I feel like I am not the best person to opine on this, but from my vantage point, it seemed like without the super delegates always being counted for Clinton and the DNC pulling strings, Bernie could have been a contender. Water under the bridge now I suppose.

I think “almost beat her” is a bit of red herring. Sanders accomplished a remarkable feat, no matter how you measure it, starting with almost no name recognition and about a 2% support level against The Anointed One. That probably wouldn’t have happened to a strong candidate running instead of Clinton.

Small donors. That’s the brightest little star in constellation Bernie.

One of the most important motivations for the Clintonista takeover of Dem leadership was the Republican Party beating their brains out for campaign funding. And the big money was corporate. Sure, the corporadoes would hedge their bets some, but more and more, their money went to their favorite.

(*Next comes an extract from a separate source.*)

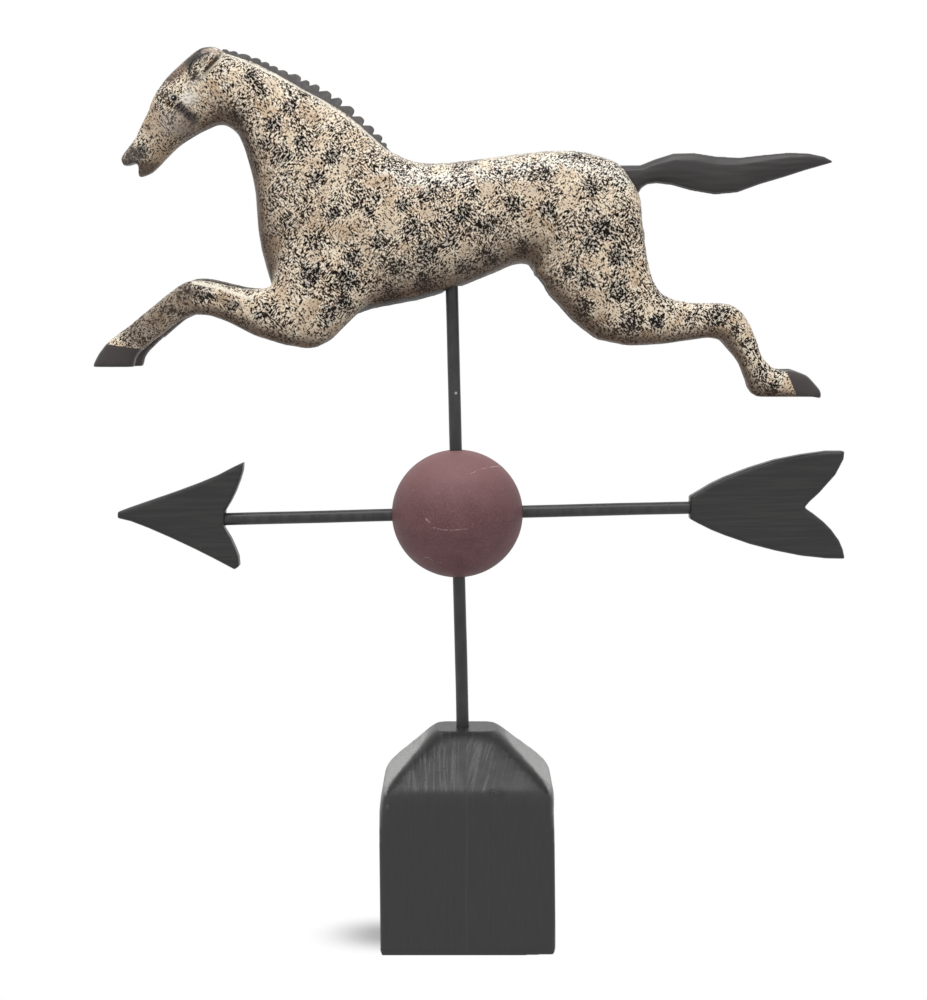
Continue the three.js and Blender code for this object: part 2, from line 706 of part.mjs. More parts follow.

So, the Dems became Republican Lite at the top. And our politics were Tweedledumb and Tweedledumber.

Remember when Jeb(!) was a shoo-in for the nomination? Because he had gathered all the big cash donations, just like how his brother went from George Who? to the Candidate in a matter of days.

Remember how they poured some forty million dollars into New Hampshire primary, hoping to nudge the needle just a bit in his direction? Anyone here remember when forty million dollars wouldn’t do that? Whaddaya mean, money doesn’t work! Money always worked before!

Obama explored and exploited the “small donor” option some, but Bernie brought it into the spotlight. Five, ten, twenty dollars apiece from actual people. What a concept! Power to the people. Has a nice ring to it, don’t you think?

And without caucus states Sanders wouldn’t have come close at all. The system was rigged in Sanders favor, not against him.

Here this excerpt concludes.